Per il ruolo di viceministro erano circolati i nomi di Dell’Aringa e di Tiraboschi, piuttosto scettici sul contratto unico. A prescindere dal fatto che il ministro, Elsa Fornero, è favorevole, non pensa che Martone, da sempre convinto di questo suo cavallo di battaglia, sia una buona notizia? Insomma, chi era il candidato migliore?
«Per la riforma del diritto del lavoro è indispensabile una competenza giuslavoristica, che Dell’Aringa, economista, non ha. La hanno invece sia Tiraboschi, sia Martone. Tra i due, quest’ultimo è probabilmente più in sintonia con il disegno di riforma organica per il quale ci siamo impegnati nei confronti dell’Europa.
Negli anni passati Michele Tiraboschi è stato uno strettissimo collaboratore del ministro Sacconi e ha sostenuto, forse addirittura ispirato, le sue prese di posizione e proposte.
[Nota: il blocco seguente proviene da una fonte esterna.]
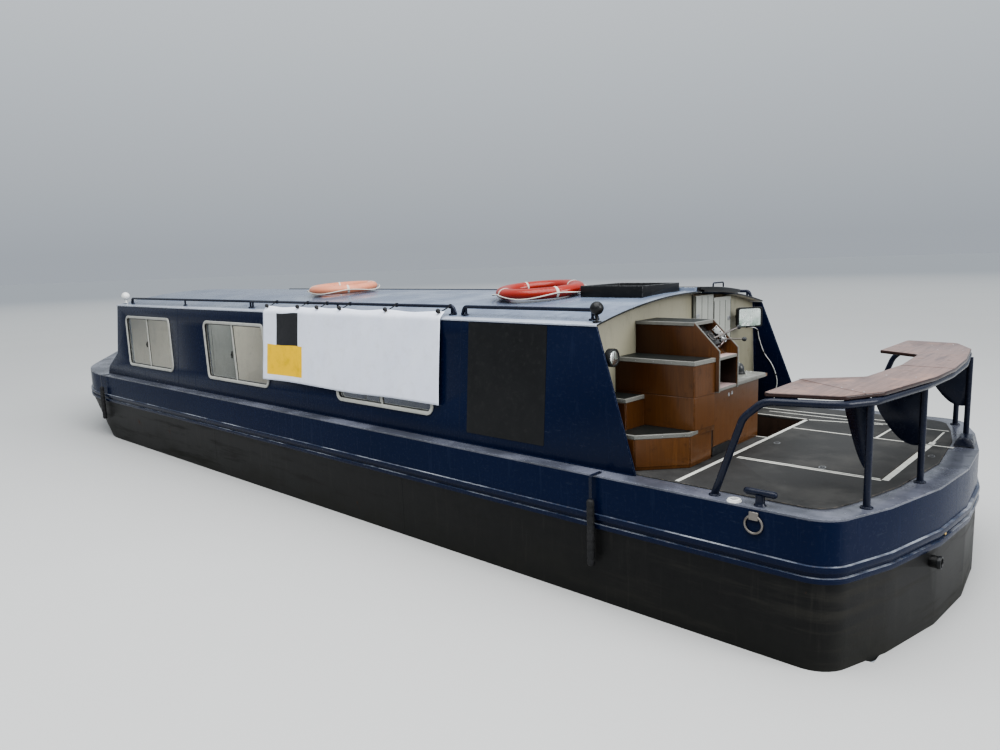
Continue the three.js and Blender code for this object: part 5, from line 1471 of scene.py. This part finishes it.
def lamps():
    """The square work lamp, the round side lamp and the two ball lamps"""
    arm = moved(ROOF_AFT - 0.020, -0.910, DECK_TOP + 0.835)
    # The lamp's own X is to port, its Y down and its Z aft, before it turns
    aft = Matrix(((0, 0, -1, 0), (1, 0, 0, 0), (0, -1, 0, 0), (0, 0, 0, 1)))
    turn = arm @ Matrix.Rotation(-0.62, 4, "Z") @ aft
    corners = eased(oblong(-0.118, -0.086, 0.118, 0.086), 0.022, True, 5)

    def lofted(*sections):
        """A form through the lamp's outline, scaled and moved out"""
        shape = Shape()
        shape.skin([[turn @ Vector((p.x * scale, p.y * scale, out)) for p in corners]
                    for scale, out in sections])
        return shape

    shell = lofted((0.55, 0.002), (0.80, 0.010), (0.95, 0.032), (0.97, 0.060), (1.0, 0.062), (1.0, 0.074),
                   (0.96, 0.0755), (0.88, 0.074), (0.86, 0.060), (0.50, 0.050))
    for k in range(5):
        shell.block(turn @ moved(-0.06 + 0.03 * k, 0, 0.012), (0.004, 0.13, 0.024), 0.001, 1)
    shell.block(arm @ moved(0.045, -0.005, 0), (0.086, 0.036, 0.022), 0.003)
    shell.block(turn @ moved(0.0, 0.0, -0.008), (0.040, 0.076, 0.026), 0.003)
    shell.piece("work_lamp_housing", "black_paint", stands_for="work_lamp")
    bowl = lofted((0.845, 0.070), (0.855, 0.072), (0.855, 0.0525), (0.50, 0.052))
    bowl.piece("work_lamp_reflector", REFLECTOR)
    lens = lofted((0.87, 0.0715), (0.875, 0.0735), (0.87, 0.0755))
    lens.piece("work_lamp_lens", clear_glass("lamp_glass", (0.95, 0.98, 0.96), 0.10), slot="window_glass")

    y, z = 1.232, DECK_TOP + 0.730
    side_lamp = facing((ROOF_AFT - 0.070 - 0.025, y, z), (-1, 0, 0), (0, 1, 0))
    ring = Shape().turned([(0, -0.050), (0.050, -0.050), (0.060, -0.044), (0.062, -0.030), (0.062, -0.002),
                           (0.059, 0.0), (0.050, 0.0), (0.047, -0.006), (0, -0.006)], side_lamp, 36)
    ring.block(moved(ROOF_AFT - 0.0475, y + 0.0485, z), (0.045, 0.037, 0.020), 0.003)
    ring.piece("wing_lamp_ring", "black_plastic", stands_for="wing_lamp")
    face = [(0, -0.007), (0.048, -0.007), (0.047, -0.003), (0.036, 0.001), (0.018, 0.003), (0, 0.0035)]
    Shape().turned(face, side_lamp, 32).piece("wing_lamp_lens", REFLECTOR)
    for name, x, y, radius, look in (("aft", ROOF_AFT + 0.030, 1.250, 0.046, "black_paint"),
                                     ("fore", ROOF_FORE - 0.040, 1.190, 0.052, "white_plastic")):
        profile = [(0, 0), (0.030, 0), (0.030, 0.004), (0.012, 0.007), (0.009, 0.012), (0.009, 0.05)]
        start = math.asin(0.0095 / radius) - math.pi / 2
        for k in range(13):
            a = start + (math.pi / 2 - start) * k / 12.0
            bulge = 1.03 if 5 <= k <= 6 else 1.0
            across = max(0.0, radius * bulge * math.cos(a)) if k < 12 else 0
            profile.append((across, 0.0905 + radius * math.sin(a)))
        ball = Shape().turned(profile, moved(x, y, roof_height(y) + 0.002), 32)
        ball.piece(f"corner_lamp_{name}_ball", look, stands_for=f"corner_lamp_{name}")


def lamp_lead():
    """The work lamp's lead, clipped to the bulkhead and the wing, down to a gland in the deck"""
    at_lamp = [(0.010, -0.917, 0.794), (0.012, -0.918, 0.768), (0.040, -0.935, 0.748), (0.062, -0.990, 0.738),
               (0.062, -1.120, 0.726), (0.058, -1.220, 0.712), (0.050, -1.270, 0.702)]
    on_wing = [(0.036, 0.680), (0.024, 0.610), (-0.020, 0.477), (-0.089, 0.377), (-0.129, 0.278),
               (-0.140, 0.200), (-0.122, 0.120)]
    wing = [(x, -(SIDE_Y - 0.014 - LEAN * z - 0.009), z) for x, z in on_wing]
    route = [Vector((ROOF_AFT + x, y, DECK_TOP + z)) for x, y, z in at_lamp + wing + [(-0.112, -1.332, 0.018)]]
    lead = Shape().bar(smooth_path(route, 6), 0.004, 10)
    gland = [(0, -0.011), (0.011, -0.011), (0.011, -0.004), (0.009, 0.0), (0.0065, 0.010), (0.0045, 0.022),
             (0, 0.022)]
    lead.turned(gland, moved(*route[-1]) @ moved(0, 0, 0.001), 20)
    lead.piece("lamp_lead_run", "white_plastic", stands_for="lamp_lead")
    clips = Shape()
    for k, out in ((4, (-1, 0, 0)), (7, (0, 1, 0)), (9, (0, 1, 0)), (11, (0, 1, 0)), (13, (0, 1, 0))):
        way = route[k + 1] - route[k - 1]
        clips.block(facing(route[k], out, way), (0.012, 0.022, 0.0105), 0.002)
    clips.piece("lamp_lead_clips", "black_plastic")


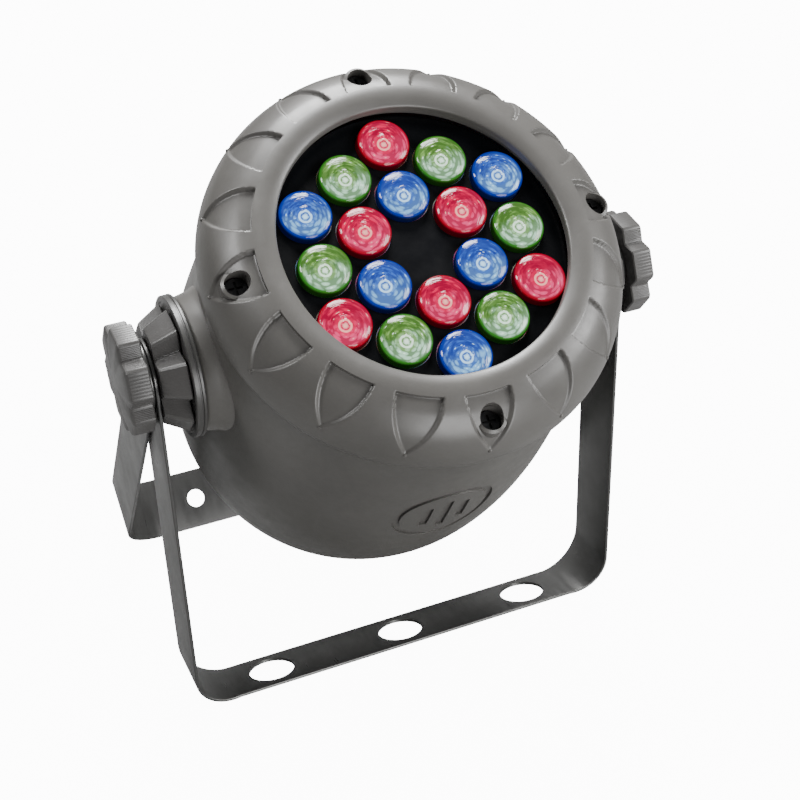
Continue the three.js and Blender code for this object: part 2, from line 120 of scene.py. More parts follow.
# Screw wells, the cones of the side bosses and the bolts' threads: detail that the solids leave out
WELL = {"bore": 2.4, "outside": 5.9, "inside": 4.75, "foot": 56.4, "floor": 58.2, "rim": 64.5, "lip": 65.2}
BOSS = {"bore": 4.4, "root": 70, "waist": 80, "root_radius": 33, "waist_radius": 28.5, "radius": 27}
BOLT = {"core": 3.4, "crest": 3.95, "shank": 4, "pitch": 1.25, "plain": 6}
BOLT_HOLE = 4.4

# Studio and camera, the camera's place in millimetres from the tilt axis
FLOOR_GLOW = 12.0
AMBIENT = 0.16
CAMERA_FROM_PIVOT = (-205.4, -449.0, 401.6)
CAMERA_RIGHT = (0.918, -0.3944, 0.0418)
CAMERA_DOWN = (-0.237, -0.6301, -0.7395)
CAMERA_LENS = 68.9


# ---------------------------------------------------------------- meshes

def smooth_line(points, count, closed=False):
    """Points spaced evenly along a Catmull-Rom curve through the given ones."""
    knots = np.array(points, float)
    if closed:
        before, after = knots[-1:], knots[:2]
    else:
        before, after = 2 * knots[:1] - knots[1:2], 2 * knots[-1:] - knots[-2:-1]
    padded = np.concatenate([before, knots, after])
    fine = []
    for a, b, c, d in zip(padded[:-3], padded[1:-2], padded[2:-1], padded[3:]):
        for t in np.linspace(0, 1, 24, endpoint=False):
            square = (2 * a - 5 * b + 4 * c - d) * t**2
            cube = (3 * b - a - 3 * c + d) * t**3
            fine.append(0.5 * (2 * b + (c - a) * t + square + cube))
    fine.append(knots[0] if closed else knots[-1])
    fine = np.array(fine)
    steps = np.linalg.norm(np.diff(fine, axis=0), axis=1)
    length = np.concatenate([[0], np.cumsum(steps)])
    wanted = np.linspace(0, length[-1], count)
    return np.stack([np.interp(wanted, length, fine[:, k]) for k in range(fine.shape[1])], axis=1)


def make_object(name, points, faces, matrix=None, angle=35):
    """A mesh object from points in millimetres, turned the right way out, smooth below the given angle."""
    mesh = bpy.data.meshes.new(name)
    bm = bmesh.new()
    made = [bm.verts.new(Vector(point) * MM) for point in points]
    for face in faces:
        bm.faces.new([made[i] for i in face])
    bmesh.ops.remove_doubles(bm, verts=bm.verts, dist=1e-6)
    bmesh.ops.recalc_face_normals(bm, faces=bm.faces)
    bm.to_mesh(mesh)
    bm.free()
    obj = bpy.data.objects.new(name, mesh)
    bpy.context.scene.collection.objects.link(obj)
    if matrix is not None:
        mesh.transform(matrix)
    shade(obj, angle)
    return obj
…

Tiraboschi sottosegretario avrebbe significato una scelta di continuità con la politica del lavoro di Sacconi».

Ma Sacconi ultimamente ha preso posizione a sostegno del suo progetto flexsecurity, cui pure Monti è parso fare riferimento specifico nel suo discorso programmatico.
«Sì, ma ha preso questa posizione solo negli ultimi giorni prima della caduta del Governo, dopo che in questo senso si era pronunciato Berlusconi. Da tutti gli scritti di Michel Martone, invece, si trae una sua marcata sintonia con un disegno di riforma organica che ha molti rilevantissimi punti in comune con quello a cui ho lavorato io negli ultimi quindici anni, e a cui si ispira il disegno di legge che ho presentato due anni fa con altri 54 senatori del Pd. Capace di applicarsi davvero a tutti i nuovi rapporti di lavoro. Tutti a tempo indeterminato, a tutti le protezioni essenziali secondo i migliori standard internazionali, ma nessuno inamovibile. A tutti coloro che perdono il posto, una robusta garanzia di continuità del reddito e di assistenza nel percorso per la nuova occupazione».

Lei è ottimista sulla possibilità che questa riforma vada in porto?
«Sì. Anche perché la Bce e la Commissione Europea attribuiscono una importanza decisiva a questo capitolo del programma Monti. Non possiamo proprio sottrarci all’impegno preso».